+++ DATASET SECTION +++

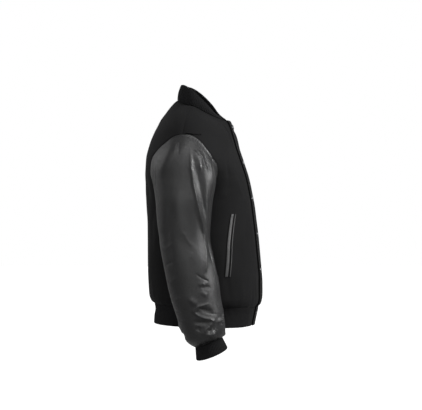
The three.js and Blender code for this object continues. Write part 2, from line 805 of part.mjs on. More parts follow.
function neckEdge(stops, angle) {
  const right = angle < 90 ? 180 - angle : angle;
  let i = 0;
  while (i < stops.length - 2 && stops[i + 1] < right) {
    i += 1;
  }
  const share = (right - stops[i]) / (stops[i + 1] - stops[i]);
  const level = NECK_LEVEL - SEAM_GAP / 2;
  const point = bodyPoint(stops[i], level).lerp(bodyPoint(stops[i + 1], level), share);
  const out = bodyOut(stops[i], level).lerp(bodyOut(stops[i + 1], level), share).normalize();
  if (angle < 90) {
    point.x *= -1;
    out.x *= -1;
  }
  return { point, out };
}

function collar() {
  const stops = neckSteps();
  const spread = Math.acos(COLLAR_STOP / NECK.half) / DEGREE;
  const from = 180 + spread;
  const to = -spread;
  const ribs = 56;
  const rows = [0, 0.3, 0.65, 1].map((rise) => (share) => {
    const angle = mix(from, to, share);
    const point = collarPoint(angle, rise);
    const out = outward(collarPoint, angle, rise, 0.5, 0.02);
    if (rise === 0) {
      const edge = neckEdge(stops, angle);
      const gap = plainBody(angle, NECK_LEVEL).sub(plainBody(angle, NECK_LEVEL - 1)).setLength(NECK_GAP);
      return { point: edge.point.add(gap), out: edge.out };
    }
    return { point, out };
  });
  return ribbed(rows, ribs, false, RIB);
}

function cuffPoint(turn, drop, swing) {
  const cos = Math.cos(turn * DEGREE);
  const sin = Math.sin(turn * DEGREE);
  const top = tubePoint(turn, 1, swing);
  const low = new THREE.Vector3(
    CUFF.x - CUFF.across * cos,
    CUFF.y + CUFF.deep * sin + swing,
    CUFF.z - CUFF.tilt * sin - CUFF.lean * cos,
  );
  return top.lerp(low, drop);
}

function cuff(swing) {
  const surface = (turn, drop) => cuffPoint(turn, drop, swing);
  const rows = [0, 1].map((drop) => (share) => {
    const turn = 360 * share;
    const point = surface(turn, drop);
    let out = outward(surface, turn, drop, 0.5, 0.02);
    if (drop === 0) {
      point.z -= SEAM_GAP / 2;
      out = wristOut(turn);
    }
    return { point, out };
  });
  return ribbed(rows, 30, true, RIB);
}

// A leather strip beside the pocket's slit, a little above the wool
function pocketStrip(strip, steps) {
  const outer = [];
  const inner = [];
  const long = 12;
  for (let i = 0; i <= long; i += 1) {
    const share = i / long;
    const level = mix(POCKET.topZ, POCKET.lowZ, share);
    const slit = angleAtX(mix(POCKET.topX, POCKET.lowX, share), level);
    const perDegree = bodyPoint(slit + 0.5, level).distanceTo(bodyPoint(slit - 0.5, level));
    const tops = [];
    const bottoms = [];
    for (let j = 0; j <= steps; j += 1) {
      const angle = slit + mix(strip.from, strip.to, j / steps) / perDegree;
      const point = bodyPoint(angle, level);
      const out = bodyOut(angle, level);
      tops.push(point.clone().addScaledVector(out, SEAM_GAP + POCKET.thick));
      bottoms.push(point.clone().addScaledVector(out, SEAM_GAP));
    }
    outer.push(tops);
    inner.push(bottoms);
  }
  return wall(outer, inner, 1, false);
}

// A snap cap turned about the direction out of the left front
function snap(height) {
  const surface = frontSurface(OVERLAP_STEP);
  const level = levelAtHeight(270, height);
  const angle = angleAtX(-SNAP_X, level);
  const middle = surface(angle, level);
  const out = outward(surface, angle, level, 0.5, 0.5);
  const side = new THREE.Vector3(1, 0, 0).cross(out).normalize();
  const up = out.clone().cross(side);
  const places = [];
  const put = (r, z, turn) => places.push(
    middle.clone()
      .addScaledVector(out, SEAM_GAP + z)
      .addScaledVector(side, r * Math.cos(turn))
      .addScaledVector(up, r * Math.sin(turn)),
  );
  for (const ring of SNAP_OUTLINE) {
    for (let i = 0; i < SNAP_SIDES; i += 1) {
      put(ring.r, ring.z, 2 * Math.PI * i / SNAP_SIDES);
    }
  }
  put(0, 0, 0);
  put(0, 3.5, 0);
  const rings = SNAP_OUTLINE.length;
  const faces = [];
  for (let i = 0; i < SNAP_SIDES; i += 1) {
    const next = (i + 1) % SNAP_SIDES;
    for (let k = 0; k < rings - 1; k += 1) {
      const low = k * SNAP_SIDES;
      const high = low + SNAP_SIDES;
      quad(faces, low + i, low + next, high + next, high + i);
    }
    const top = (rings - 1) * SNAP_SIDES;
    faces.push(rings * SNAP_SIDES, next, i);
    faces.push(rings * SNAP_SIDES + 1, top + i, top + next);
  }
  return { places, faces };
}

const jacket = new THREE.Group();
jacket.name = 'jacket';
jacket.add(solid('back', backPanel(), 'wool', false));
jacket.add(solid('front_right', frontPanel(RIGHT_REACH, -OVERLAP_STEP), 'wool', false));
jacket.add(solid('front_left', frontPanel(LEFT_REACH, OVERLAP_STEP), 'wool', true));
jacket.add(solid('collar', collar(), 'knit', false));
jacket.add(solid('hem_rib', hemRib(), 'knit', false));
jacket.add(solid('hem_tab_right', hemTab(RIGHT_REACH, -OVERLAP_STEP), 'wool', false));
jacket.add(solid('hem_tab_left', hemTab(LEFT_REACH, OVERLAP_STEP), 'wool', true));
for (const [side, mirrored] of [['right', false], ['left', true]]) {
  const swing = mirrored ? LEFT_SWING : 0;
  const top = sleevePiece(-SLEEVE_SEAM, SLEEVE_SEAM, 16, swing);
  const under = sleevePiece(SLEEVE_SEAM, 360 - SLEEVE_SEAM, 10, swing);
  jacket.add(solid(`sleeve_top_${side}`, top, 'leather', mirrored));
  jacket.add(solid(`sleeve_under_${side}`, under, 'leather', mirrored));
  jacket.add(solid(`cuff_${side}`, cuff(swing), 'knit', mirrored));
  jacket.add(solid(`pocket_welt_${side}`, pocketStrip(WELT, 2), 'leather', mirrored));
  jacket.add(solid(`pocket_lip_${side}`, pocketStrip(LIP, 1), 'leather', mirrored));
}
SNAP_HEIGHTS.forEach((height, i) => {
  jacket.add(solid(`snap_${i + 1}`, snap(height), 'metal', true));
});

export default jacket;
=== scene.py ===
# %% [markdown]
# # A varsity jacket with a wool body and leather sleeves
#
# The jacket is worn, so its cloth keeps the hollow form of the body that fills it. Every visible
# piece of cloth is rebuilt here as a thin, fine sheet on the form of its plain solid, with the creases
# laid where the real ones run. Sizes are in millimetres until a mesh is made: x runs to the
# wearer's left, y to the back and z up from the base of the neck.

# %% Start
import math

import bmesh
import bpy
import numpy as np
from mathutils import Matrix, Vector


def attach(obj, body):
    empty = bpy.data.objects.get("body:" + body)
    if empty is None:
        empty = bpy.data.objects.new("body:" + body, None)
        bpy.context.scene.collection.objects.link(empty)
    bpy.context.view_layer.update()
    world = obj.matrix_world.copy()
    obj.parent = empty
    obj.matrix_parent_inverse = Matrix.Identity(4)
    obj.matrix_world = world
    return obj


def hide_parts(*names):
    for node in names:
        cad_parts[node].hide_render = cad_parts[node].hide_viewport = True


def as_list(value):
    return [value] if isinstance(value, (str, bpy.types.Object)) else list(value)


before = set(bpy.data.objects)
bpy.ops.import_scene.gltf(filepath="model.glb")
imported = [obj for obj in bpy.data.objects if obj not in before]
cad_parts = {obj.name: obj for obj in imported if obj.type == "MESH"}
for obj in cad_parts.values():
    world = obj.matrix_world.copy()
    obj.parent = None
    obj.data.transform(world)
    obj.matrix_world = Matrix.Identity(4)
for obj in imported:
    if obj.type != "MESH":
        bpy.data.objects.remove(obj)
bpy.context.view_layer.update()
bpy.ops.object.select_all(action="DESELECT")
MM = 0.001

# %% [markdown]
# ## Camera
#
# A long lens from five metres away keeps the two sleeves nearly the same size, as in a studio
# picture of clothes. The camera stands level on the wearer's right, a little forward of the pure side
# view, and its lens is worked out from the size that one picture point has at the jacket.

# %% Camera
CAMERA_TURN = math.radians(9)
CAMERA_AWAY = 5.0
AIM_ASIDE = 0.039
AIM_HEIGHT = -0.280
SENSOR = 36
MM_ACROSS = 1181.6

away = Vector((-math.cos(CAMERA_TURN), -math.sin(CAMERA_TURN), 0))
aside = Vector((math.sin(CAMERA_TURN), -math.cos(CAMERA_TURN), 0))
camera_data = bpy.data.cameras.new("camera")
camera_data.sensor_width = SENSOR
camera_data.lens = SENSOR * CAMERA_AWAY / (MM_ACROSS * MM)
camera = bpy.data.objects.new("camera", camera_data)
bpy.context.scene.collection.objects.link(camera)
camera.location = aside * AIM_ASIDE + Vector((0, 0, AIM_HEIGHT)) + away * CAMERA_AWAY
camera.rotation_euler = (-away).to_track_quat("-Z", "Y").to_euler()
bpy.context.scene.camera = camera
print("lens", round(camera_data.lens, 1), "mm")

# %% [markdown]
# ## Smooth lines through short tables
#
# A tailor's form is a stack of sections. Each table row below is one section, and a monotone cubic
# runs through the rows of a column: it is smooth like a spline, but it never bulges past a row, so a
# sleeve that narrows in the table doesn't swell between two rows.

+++

## [EXERCISE PROMPT]
As listed above, the lines from the line with "under, 'leather', mirrored));" to the line with "if empty is" are to be echoed exactly, with both ends included and nothing added.

## [SOLUTION TO THE EXERCISE]
  jacket.add(solid(`sleeve_under_${side}`, under, 'leather', mirrored));
  jacket.add(solid(`cuff_${side}`, cuff(swing), 'knit', mirrored));
  jacket.add(solid(`pocket_welt_${side}`, pocketStrip(WELT, 2), 'leather', mirrored));
  jacket.add(solid(`pocket_lip_${side}`, pocketStrip(LIP, 1), 'leather', mirrored));
}
SNAP_HEIGHTS.forEach((height, i) => {
  jacket.add(solid(`snap_${i + 1}`, snap(height), 'metal', true));
});

export default jacket;
=== scene.py ===
# %% [markdown]
# # A varsity jacket with a wool body and leather sleeves
#
# The jacket is worn, so its cloth keeps the hollow form of the body that fills it. Every visible
# piece of cloth is rebuilt here as a thin, fine sheet on the form of its plain solid, with the creases
# laid where the real ones run. Sizes are in millimetres until a mesh is made: x runs to the
# wearer's left, y to the back and z up from the base of the neck.

# %% Start
import math

import bmesh
import bpy
import numpy as np
from mathutils import Matrix, Vector


def attach(obj, body):
    empty = bpy.data.objects.get("body:" + body)
    if empty is None:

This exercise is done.